Testing the Global Education Tests

Country rankings win headlines, but they often mislead, creating false comparisons and risking policy confusion

Posted April 5, 2018
By Bari Walsh

When results of big international education assessments are released, the rankings are greeted with fanfare, generating headlines about how one country or region is dominating, or why another is not. But like the “best colleges” lists that gain similar attention, these global rankings are more noise than signal — creating misperceptions, risking ill-conceived policy decisions, and diverting attention from more nuanced (and effective) uses of the data.

That’s according to an article published today in Science by Judith Singer of Harvard University and Henry Braun of Boston College. The paper grew out of their work on a National Academy of Education steering committee, chaired by Singer, that studied the purposes, methods, and policy uses of so-called international large-scale assessments, or ILSAs — tests like the Programme for International Student Assessment (PISA) or the Progress in International Reading Literacy Study (PIRLS).

View the steering committee’s report, issued today, here. And access summaries, related papers, and videos here.

The Problem with Rankings

The report’s most significant takeaway, Singer and Braun argue, is the need to de-emphasize rankings when assessments are released. Although ILSAs provide a valuable framework for understanding how a jurisdiction’s education system is performing, and for motivating further investment in education, the rankings so dominate the releases that “they become the statement of truth, and the data that are underlying the rankings get lost,” says Singer.

As long as ILSA results are expressed in rankings, nuance will be lost. Rankings are catnip to journalists and policymakers, Singer says, and understandably so. “They give you the lead for the story, and they’re too tempting to ignore.”

The actual data is much more nuanced than the rankings suggest. As the Science paper details, exclusion criteria are a major wrinkle that most headlines miss. In Shanghai, for example — which had the highest mean PISA score of any jurisdiction in mathematics in 2012 — 27 percent of students in the target population of 15-year-olds did not take the test, due in part to internal migration policies that prevented enrollment; in the United States, that exclusion rate was around 11 percent. In both cases, excluded students are likely to be coming from the lower-achieving end of the spectrum, meaning that tests aren’t truly representative.

And test scores are affected by so many out-of-school factors. In South Korea — another of the Asian countries dominating the top of the 2012 PISA mathematics rankings — about half of the tested students receive private tutoring, which has a price tag for families that adds up to more than more than half of what the country spends on education overall. “So to say that the Korean education system is among the best in the world seems a somewhat misleading conclusion,” says Singer.

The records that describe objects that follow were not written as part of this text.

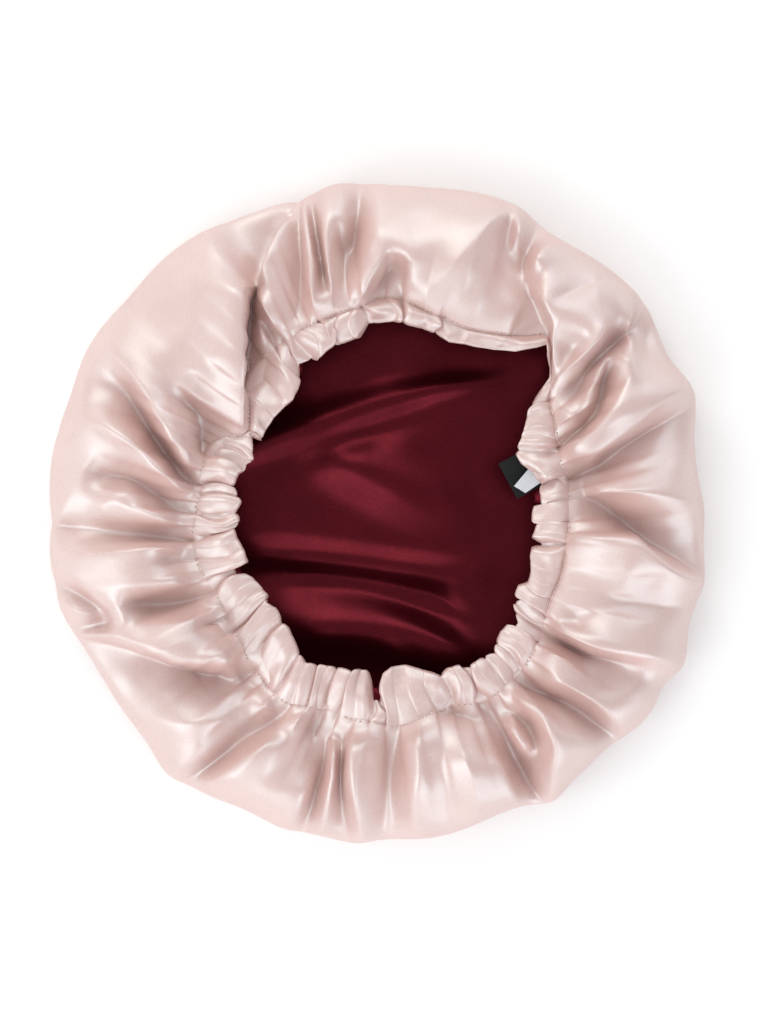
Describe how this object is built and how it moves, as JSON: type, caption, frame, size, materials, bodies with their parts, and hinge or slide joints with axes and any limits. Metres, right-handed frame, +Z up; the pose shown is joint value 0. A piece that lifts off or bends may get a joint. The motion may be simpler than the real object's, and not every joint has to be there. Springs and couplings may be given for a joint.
{
  "type": "sleep bonnet",
  "caption": "Round reversible satin bonnet lying crown down, with its puffed side gathered into an elastic casing round the open mouth.",
  "frame": {"origin": "on the surface the bonnet lies on, under the middle of its outline", "axes": "+Z up out of the opening, +X to the right and +Y to the top of the picture, which looks straight down; the labels are sewn in on the +X side of the opening"},
  "size_m": [0.349, 0.3519, 0.0517],
  "materials": {
    "blush_satin": "glossy blush pink satin",
    "burgundy_satin": "glossy burgundy satin",
    "black_label": "matt black woven label",
    "white_label": "plain white ribbon label"
  },
  "bodies": {
    "root": {"shell": "blush_satin", "casing": "blush_satin", "lining": "burgundy_satin", "woven_label": "black_label", "care_label": "white_label"}
  },
  "joints": []
}
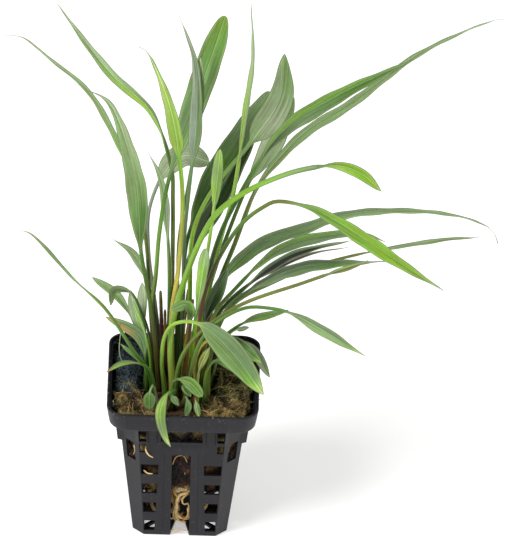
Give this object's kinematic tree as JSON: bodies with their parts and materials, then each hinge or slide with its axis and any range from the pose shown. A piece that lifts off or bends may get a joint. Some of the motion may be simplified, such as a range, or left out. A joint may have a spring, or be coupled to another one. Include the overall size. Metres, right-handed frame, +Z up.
{
  "type": "potted cryptocoryne",
  "caption": "Potted water plant: long, narrow, arching leaves rise in a loose clump from a crown in a rock wool plug, held in a black square net pot with slots for the roots.",
  "frame": {"origin": "centre of the pot's underside, on the surface it stands on", "axes": "+Z up, the pot's front face looks along -Y, and the longest leaves lean towards +X"},
  "size_m": [0.1804, 0.1046, 0.21],
  "materials": {
    "black_plastic": "satin moulded polypropylene",
    "rock_wool": "damp mineral wool with algae",
    "crown_skin": "rough brown leaf bases",
    "root": "cream root skin",
    "leaf_green": "satin mid-green leaf",
    "leaf_dark": "satin dark green leaf",
    "leaf_grey": "grey-green leaf underside",
    "leaf_lime": "satin yellow-green leaf",
    "leaf_pale": "pale leaf underside",
    "leaf_brown": "dying leaf, browned"
  },
  "bodies": {
    "root": {"net_pot": "black_plastic", "rock_wool_plug": "rock_wool", "crown": "crown_skin", "leaf_wisp_far_left": "leaf_grey", "leaf_high_left": "leaf_lime", "leaf_left_broad": "leaf_grey", "leaf_lime_upright": "leaf_lime", "leaf_grey_vertical": "leaf_grey", "leaf_top_broad": "leaf_green", "leaf_narrow_mid": "leaf_pale", "leaf_far_back": "leaf_pale", "leaf_tall_thin": "leaf_lime", "leaf_dark_diagonal": "leaf_dark", "leaf_dark_lower": "leaf_dark", "leaf_pale_wide": "leaf_pale", "leaf_pale_behind": "leaf_pale", "leaf_long_right": "leaf_green", "leaf_longest_right": "leaf_grey", "leaf_arch_bright": "leaf_lime", "leaf_arch_large": "leaf_lime", "leaf_grey_right": "leaf_grey", "leaf_green_right": "leaf_green", "leaf_dark_right": "leaf_dark", "leaf_thin_right": "leaf_dark", "leaf_broad_right": "leaf_dark", "leaf_far_right": "leaf_grey", "leaf_olive_stalk": "leaf_green", "leaf_droop_right": "leaf_green", "leaf_short_right": "leaf_green", "leaf_hook_right": "leaf_pale", "leaf_front_droop": "leaf_grey", "leaf_behind_droop": "leaf_green", "leaf_grey_low": "leaf_pale", "leaf_wisp_left": "leaf_green", "leaf_grey_left": "leaf_grey", "leaf_small_left": "leaf_green", "leaf_curled_left": "leaf_pale", "leaf_pale_left": "leaf_pale", "leaf_bright_strip": "leaf_lime", "leaf_browned": "leaf_brown", "leaf_low_left": "leaf_green", "leaf_short_back": "leaf_green", "leaf_orange_tip": "leaf_lime", "leaf_oval": "leaf_lime", "leaf_over_rim": "leaf_lime", "leaf_crown_front": "leaf_lime", "leaf_plantlet_left": "leaf_green", "leaf_plantlet_right": "leaf_lime", "leaf_yellow_short": "leaf_lime", "leaf_low_arch": "leaf_green", "leaf_folded": "leaf_dark", "leaf_short_bright": "leaf_lime", "leaf_upright_mid": "leaf_lime", "leaf_dark_short": "leaf_dark", "leaf_mid_left": "leaf_grey", "root_front_loop": "root", "root_front_thick": "root", "root_left_side": "root", "root_right_side": "root", "root_back_loop": "root"}
  },
  "joints": []
}
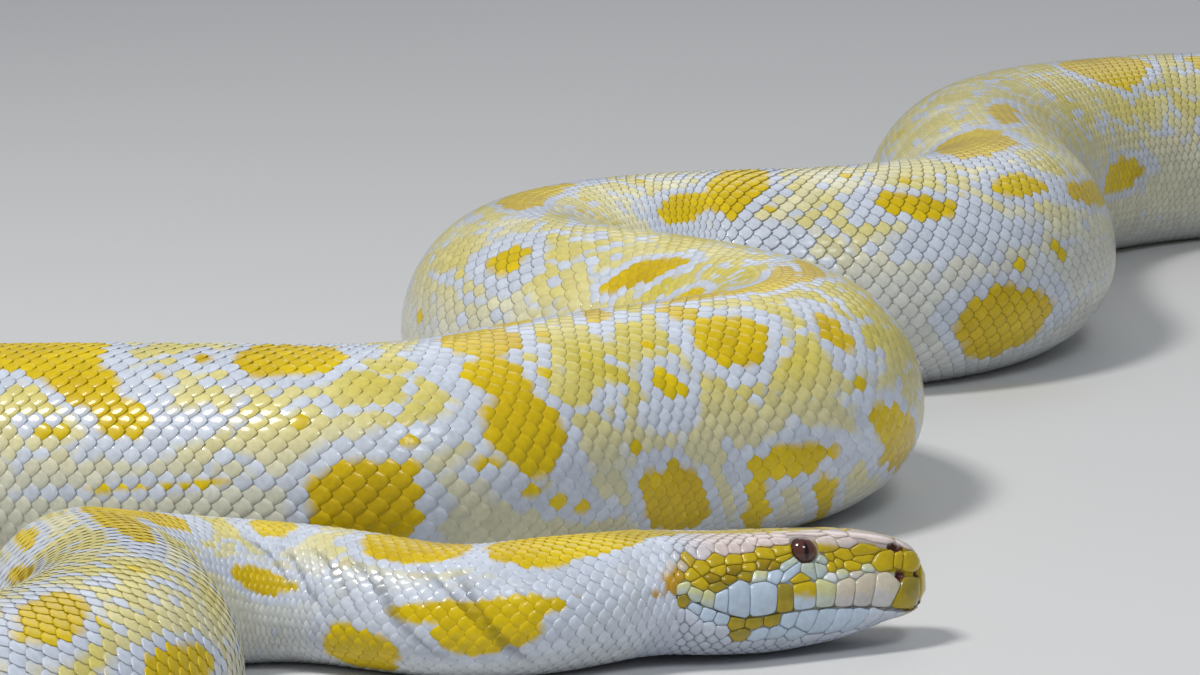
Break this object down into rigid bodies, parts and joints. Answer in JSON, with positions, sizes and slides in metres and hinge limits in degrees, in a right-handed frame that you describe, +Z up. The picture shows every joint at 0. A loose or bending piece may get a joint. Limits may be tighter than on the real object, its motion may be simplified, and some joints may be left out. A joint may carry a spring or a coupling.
{
  "type": "albino Burmese python",
  "caption": "Life-size still model of an albino Burmese python resting in open loops, with its head laid along its coiled body.",
  "frame": {"origin": "on the floor, under the middle of the whole animal", "axes": "+Z up, the snout points along +X, and the picture looks along +Y"},
  "size_m": [1.1986, 1.5824, 0.1191],
  "materials": {
    "scales": "smooth glossy scales: saturated yellow blotches with white and lavender borders on pale cream, white belly",
    "eye": "wet glossy dark red under a clear scale"
  },
  "bodies": {
    "root": {"head": "scales", "lower_jaw": "scales", "eye_left": "eye", "eye_right": "eye", "neck": "scales", "trunk_01": "scales", "trunk_02": "scales", "trunk_03": "scales", "trunk_04": "scales", "trunk_05": "scales", "trunk_06": "scales", "trunk_07": "scales", "trunk_08": "scales", "trunk_09": "scales", "trunk_10": "scales", "trunk_11": "scales", "trunk_12": "scales", "trunk_13": "scales", "trunk_14": "scales", "tail": "scales", "tail_tip": "scales"}
  },
  "joints": []
}
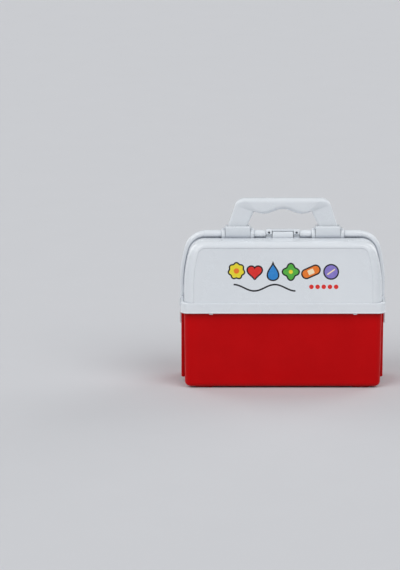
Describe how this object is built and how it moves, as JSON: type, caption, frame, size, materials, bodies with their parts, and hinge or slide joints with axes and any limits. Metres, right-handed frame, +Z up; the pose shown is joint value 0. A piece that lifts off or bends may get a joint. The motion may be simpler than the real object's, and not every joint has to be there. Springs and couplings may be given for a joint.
{
  "type": "toy doctor case",
  "caption": "Toy doctor's case: red tub under white lid halves that hinge outwards to front and back, with a latch on top and a folding carry handle.",
  "frame": {"origin": "centre of the case's footprint, on the surface that it stands on", "axes": "+X to the right of someone facing the front, +Y to the back, +Z up; the front lid faces -Y"},
  "size_m": [0.2216, 0.081, 0.202],
  "materials": {
    "white_plastic": "smooth moulded, semi-gloss",
    "red_plastic": "smooth moulded, semi-gloss",
    "steel": "drawn wire"
  },
  "bodies": {
    "tub": {"tub": "red_plastic", "front_left_hinge_pin": "steel", "front_right_hinge_pin": "steel", "rear_left_hinge_pin": "steel", "rear_right_hinge_pin": "steel"},
    "front_lid": {"front_lid": "white_plastic"},
    "rear_lid": {"rear_lid": "white_plastic", "left_handle_pin": "steel", "right_handle_pin": "steel", "latch_pin": "steel"},
    "handle": {"handle": "white_plastic"},
    "latch": {"latch": "white_plastic"}
  },
  "joints": [
    {"name": "front_lid_hinge", "type": "hinge", "parent": "tub", "child": "front_lid", "pos_m": [0, -0.0377, 0.0842], "axis": [1, 0, 0], "range_deg": [0, 92]},
    {"name": "rear_lid_hinge", "type": "hinge", "parent": "tub", "child": "rear_lid", "pos_m": [0, 0.0377, 0.0842], "axis": [-1, 0, 0], "range_deg": [0, 92]},
    {"name": "handle_fold", "type": "hinge", "parent": "rear_lid", "child": "handle", "pos_m": [0, 0.002, 0.164], "axis": [-1, 0, 0], "range_deg": [0, 85]},
    {"name": "latch_swing", "type": "hinge", "parent": "rear_lid", "child": "latch", "pos_m": [0, 0.0066, 0.1617], "axis": [-1, 0, 0], "range_deg": [0, 100]}
  ]
}
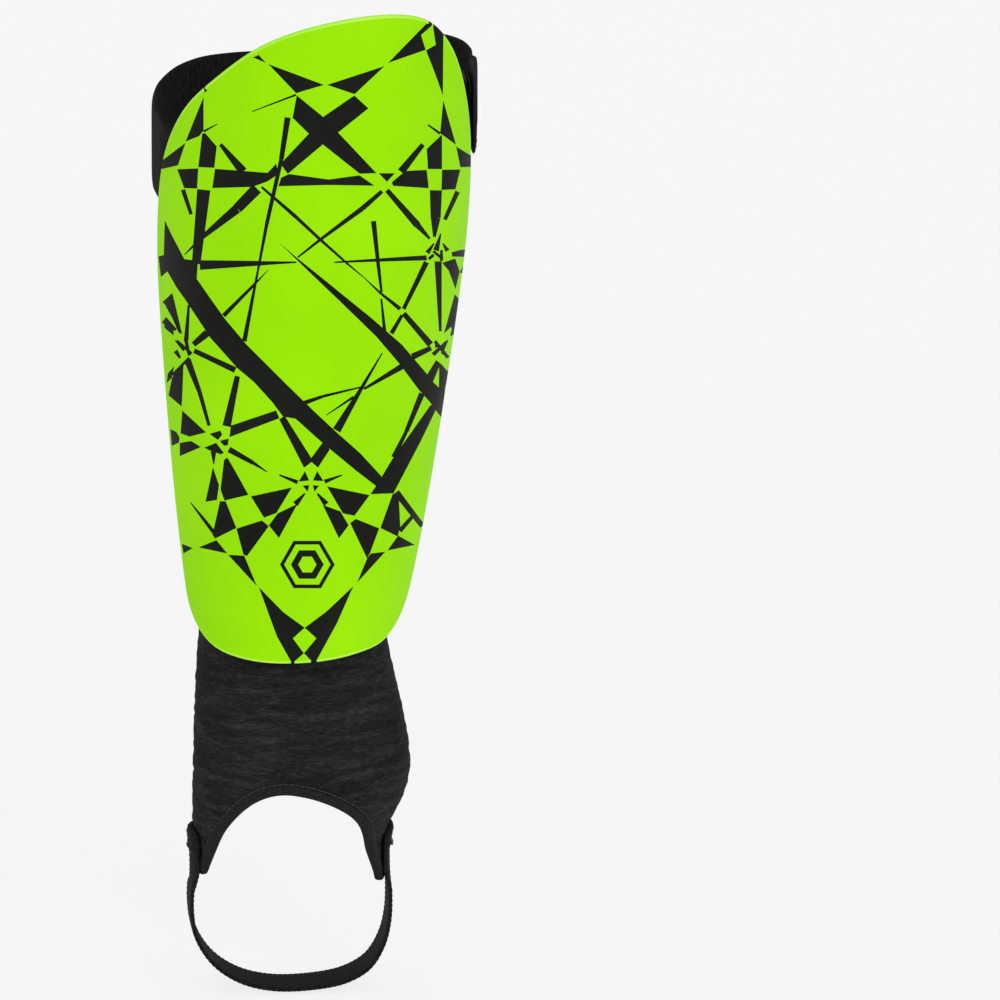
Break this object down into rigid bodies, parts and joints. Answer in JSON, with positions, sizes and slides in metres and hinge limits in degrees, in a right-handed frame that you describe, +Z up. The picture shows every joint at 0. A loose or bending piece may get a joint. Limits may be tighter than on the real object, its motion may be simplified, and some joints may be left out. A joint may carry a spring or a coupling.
{
  "type": "football shin guard",
  "caption": "Football shin guard: a curved plastic shell on a foam pad, an elastic calf strap with a hook-and-loop tab, and an ankle sleeve with side pads and an underfoot stirrup.",
  "frame": {"origin": "on the axis of the leg, level with the lower edge of the shell", "axes": "+Z up the leg from foot to knee, the shin and the shell's face towards -Y, the calf towards +Y, and the shell's high corner on the +X side"},
  "size_m": [0.1073, 0.1356, 0.3437],
  "materials": {
    "green_plastic": "satin moulded, with a printed black pattern",
    "black_foam": "matte closed-cell foam",
    "black_lining": "soft knitted lining",
    "black_elastic": "ribbed elastic webbing",
    "black_knit": "fine stretch knit",
    "black_tape": "folded binding tape",
    "black_hook": "moulded hooks",
    "black_pile": "looped pile"
  },
  "bodies": {
    "guard": {"shell": "green_plastic", "backing_foam": "black_foam", "backing_lining": "black_lining", "sleeve_sewing_panel": "black_tape", "strap_sewn_tail": "black_elastic", "strap_anchor_inner": "black_elastic", "strap_anchor": "black_elastic", "loop_patch": "black_pile", "sleeve_hem": "black_tape", "sleeve_upper": "black_knit"},
    "strap": {"calf_strap": "black_elastic"},
    "tab": {"strap_tab": "black_tape", "hook_patch": "black_hook"},
    "ankle": {"sleeve_flex_zone": "black_knit", "sleeve_lower": "black_knit", "arch_binding": "black_tape", "heel_binding": "black_tape", "ankle_disc_left": "black_foam", "disc_pocket_left": "black_lining", "ankle_disc_right": "black_foam", "disc_pocket_right": "black_lining"},
    "underfoot": {"stirrup": "black_elastic"}
  },
  "joints": [
    {"name": "strap_open", "type": "hinge", "parent": "guard", "child": "strap", "pos_m": [-0.0476, 0.008, 0.1604], "axis": [0, 0, 1], "range_deg": [0, 75], "stiffness_Nm_per_rad": 0.004},
    {"name": "tab_peel", "type": "hinge", "parent": "strap", "child": "tab", "pos_m": [0.0536, 0.0206, 0.1771], "axis": [0, 0, 1], "range_deg": [0, 80], "stiffness_Nm_per_rad": 0.001},
    {"name": "ankle_flex", "type": "hinge", "parent": "guard", "child": "ankle", "pos_m": [-0.006, 0.002, -0.006], "axis": [1, 0, 0], "range_deg": [-15, 15], "stiffness_Nm_per_rad": 0.02, "deforming": ["sleeve_flex_zone"]},
    {"name": "stirrup_swing", "type": "hinge", "parent": "ankle", "child": "underfoot", "pos_m": [-0.006, 0.006, -0.078], "axis": [1, 0, 0], "range_deg": [-35, 35]}
  ]
}
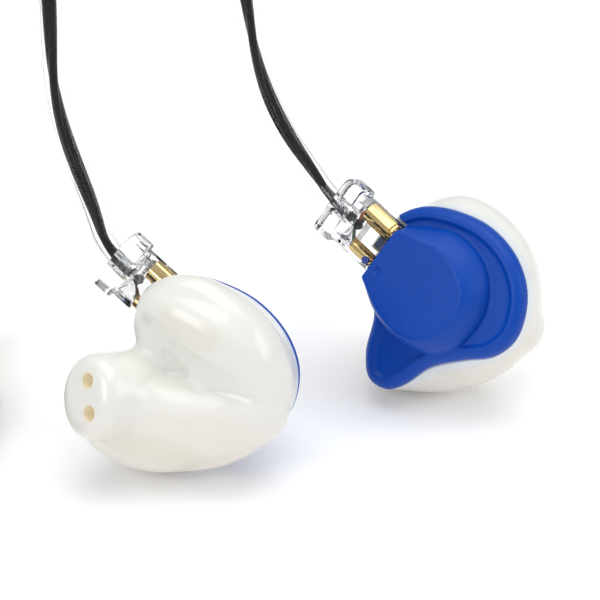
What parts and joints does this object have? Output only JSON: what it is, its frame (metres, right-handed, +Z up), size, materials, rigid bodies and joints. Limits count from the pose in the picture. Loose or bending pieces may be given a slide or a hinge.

And, of course, comparing results from single cities or a city-state like Singapore with results from a country like France, with its national education system, and then to a highly decentralized system like the United States is clearly an apples-to-oranges (to bananas) proposition. The committee found many instances in which a country’s ranking goes up in a given release year, but its mean score goes down — meaning that countries are ranked higher but doing worse — or where the differences between ranked jurisdictions’ scores are so statistically insignificant that the act of ranking them adds a meaning that isn’t there.

As long as ILSA results are expressed in rankings, nuance will be lost. Rankings are catnip to journalists and policymakers, Singer says, and understandably so. “They give you the lead for the story, and they’re too tempting to ignore.”

In Shanghai, for example — which had the highest mean PISA score of any jurisdiction in mathematics in 2012 — 27 percent of students in the target population of 15-year-olds did not take the test, due in part to internal migration policies that prevented enrollment; in the United States, that exclusion rate was around 11 percent.

A More Nuanced Approach

Rather than drawing simplistic conclusions from top-level rankings, Singer and Braun find more promise in studies that take ILSA data down to a regional or local level and combine it with another data source, like questionnaires from parents, teachers, or students.

Equally promising: comparing within-country analyses across different — but culturally similar — countries, and looking at relationships between different indicators of achievement.

For instance, the committee reviewed research that found that Hong Kong and Taiwan have very similar mean scores on the 2012 PISA test, but that the relationship between scores and socioeconomic status (SES) is three times greater in Taiwan than in Hong Kong. Canada’s mean score was 37 points higher than that of the United States, but the relationship between scores and SES is much weaker in Canada. These types of analyses are more likely than rankings to lead to productive exploration of these equity issues, Singer and Braun say, but they often don’t make the same public impact.

Five Strategies for Improving ILSAs and Enhancing Impact

All partners — the assessment organizations, testing contractors, policymakers, and media — should move to deemphasize rankings.
When ILSA data is released, they should be linked to other sources of data, so that more nuanced and meaningful analysis can happen more quickly.
Researchers and policymakers should take advantage of the move to digitally based assessments and the ability to glean more useful and accurate data.
Build pilot programs to add longitudinal tracking components that measure learning over time.
When an ILSA release spurs consideration of policy changes, use the ILSA data to trigger randomized field trials among like countries to test the effects of specific interventions.